Since very inception of the 1978 constitution the progressive movements and the individuals have been fighting to reduce the massive powers bestowed to the executive president pave the way for devastating consequences such as 1983 riots,1988/89 youth massacre etc. One of the rational outcome of the said protracted struggles was passing 19th amendment to the constitution which certain powers were conveyed to the parliament and constitutional council. However the Gotabhaya Rajapaksha regime after securing 2/3 power of the parliament from the general election held on August 2020 brought a bill to repeal the 19th amendment and reassemble the executive presidency as it was remained before the 19th amendment. The said new bill namely 20th Amendment to the constitution bill brought the following amendments to the constitution among several other amendments.
To reduce the time period within which a Citizen is given to study any proposed Bill which may be made law by the Legislature and to introduce Article 122 whereby Cabinet of Ministers can introduce to Parliament Bills ‘urgent in the national interest. The nature of ‘Urgent Bills’ passed in to laws thus far amply demonstrate that this provision has only been used to surpass people’s rights to challenge legislation in the Supreme Court before it is enacted. That was the only opportunity that people having to take part the legislative process. Otherwise once the members of parliament are appointed by the people there is no mechanism to recall them or challenge their undemocratic legislations. Before 19th amendment there was a section like this where most of the awful acts such as Recovery of Loans by Banks(special provisions) Act, Amendments to the Universities act allowing to privatize the education and 18th Amendment to the constitutions were brought as urgent bills. The ulterior motive behind this proposed amendment is nothing but Rajapaksha regime would definitely bring undemocratic and oppressive laws.

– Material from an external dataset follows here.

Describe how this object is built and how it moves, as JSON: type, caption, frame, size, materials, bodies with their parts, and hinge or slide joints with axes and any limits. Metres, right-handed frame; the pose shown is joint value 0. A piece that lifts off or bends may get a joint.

Clause 6 of the Act related to Article 41(A) empowers the President to at his discretion Appoint all Judges of the Supreme Court and Court of Appeal including the Chief Justice. Furthermore Clause 25 repeals Article 111D of the Constitution and proposes a new Article 111D whereby the Judicial Service Commission will be appointed by the President. Clause 26 amended Article 111(E) (6) which grants absolute discretion to the President to remove any member of the Judicial Service Commission. Clause 6 of the Act introduced Article 41(A), under which, the President has the sole discretion to appoint the Election Commission consisting of three Commissioners. Clause 19 of the Act amended Articles 103(1) of the Constitution whereby the President also appoints the Chairman of the Election Commission at his discretion. Clause 19 of the Act amended Article 103(7) where the President at his unfettered discretion can grant leave for a period of two months and within that period appoint another person to be a temporary member of the Commission.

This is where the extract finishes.